I've noticed that if you speak to a worker beyond 10 minutes they tune you out, or outright dismiss you. This irks the heck out of me, it's disrespectful! Of course during the estimate most (but not all) are friendly, polite, even a bit obsequious. However, I did have one carpenter tell me in a condescending tone that he wasn't sure he wanted the job. My jaw dropped. I was thinking, "I'm the decider here, not you, buster!"

Anyway, my painter arrived early one morning to announce that his father had died and he planned to finish up that day. He needed to leave the state and wanted his check, now. Feeling badly for him, I wrote it. He said he'd phone me after he returned. I had hired this person before and was pleased with his work, so I was inclined to trust him.

He worked an hour outside and just left! I thought for sure he would alert me first! Plenty of little touch-up jobs were left undone such as dripped paint on many of my windows, plus a giant paint puddle under my front door, not to mention my bent screen! Later, I discovered places where rotting wood had been painted over rather than removed.

Perhaps I'm getting cynical in my old age, but I'm wondering if his father actually died or was this the adult equivalent of, "I didn't do my homework cause my grandmother died!"  -- I once made up a dark joke based on this concept.  See bottom of page for this joke.

A month passed and he didn't return my call! My financial advisor, Bob phoned and tricked him. The man claimed he had lost my number! -- It's listed in the phone book, or he could have gotten it from the operator, also it's available online.

The work is now completed, but the repairs look patchy to me. However, I'm just glad he came back and finished!

Friends and others are constantly telling me that this big house is just too much for me and I should sell and scale down. But I love this space and the fact it's all mine! Plus I can't abide the thought of strangers parading thru here and touching my stuff! This is where I prefer to spend my last days on earth.
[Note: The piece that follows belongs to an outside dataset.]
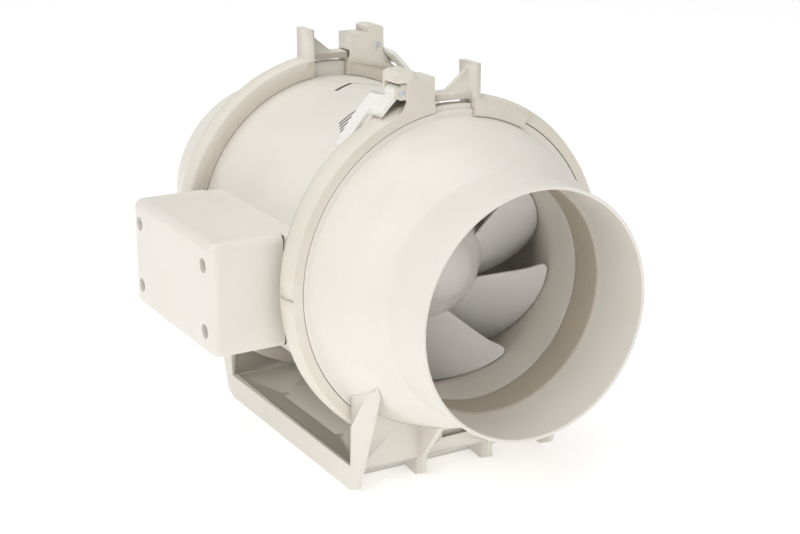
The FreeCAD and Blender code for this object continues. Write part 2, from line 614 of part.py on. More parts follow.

My previous home had a steep hill in the back and it featured a Florida room with sliding glass doors on 3 sides overlooking the St. Lucie River. The river was a mile wide behind the house and one could see for endless miles to the right and left. Visitors used to oooh and ahhh at the sight of it. But I was never happy there!

In this house; I have a 30 ft cathedral ceiling, a big stone fireplace and a loft, all of these evoke the same reaction from guests. And this place still takes my breath away when I walk thru the door even after all these years. Unlike the previous one, this house is 100% mine. Despite hurricanes and difficult people my life here has been one of tremendous happiness.

  

MY JOKE:  
 
A teacher stands sternly before her classroom. "During the 3 days of testing," she says, "no student is allowed absent except for an emergency, such as an illness or death in the family."

In the back of the room, a little boy wildly waves his arm.

"Yes Billy, what is it?" the teacher asks.

"Miss Sourglass, I must be absent, my grandmother is liable to die!"

"Oh poor Billy, you mean your grandmother is ill?"

"No! I mean unless you let me stay out, I'm going to kill her!"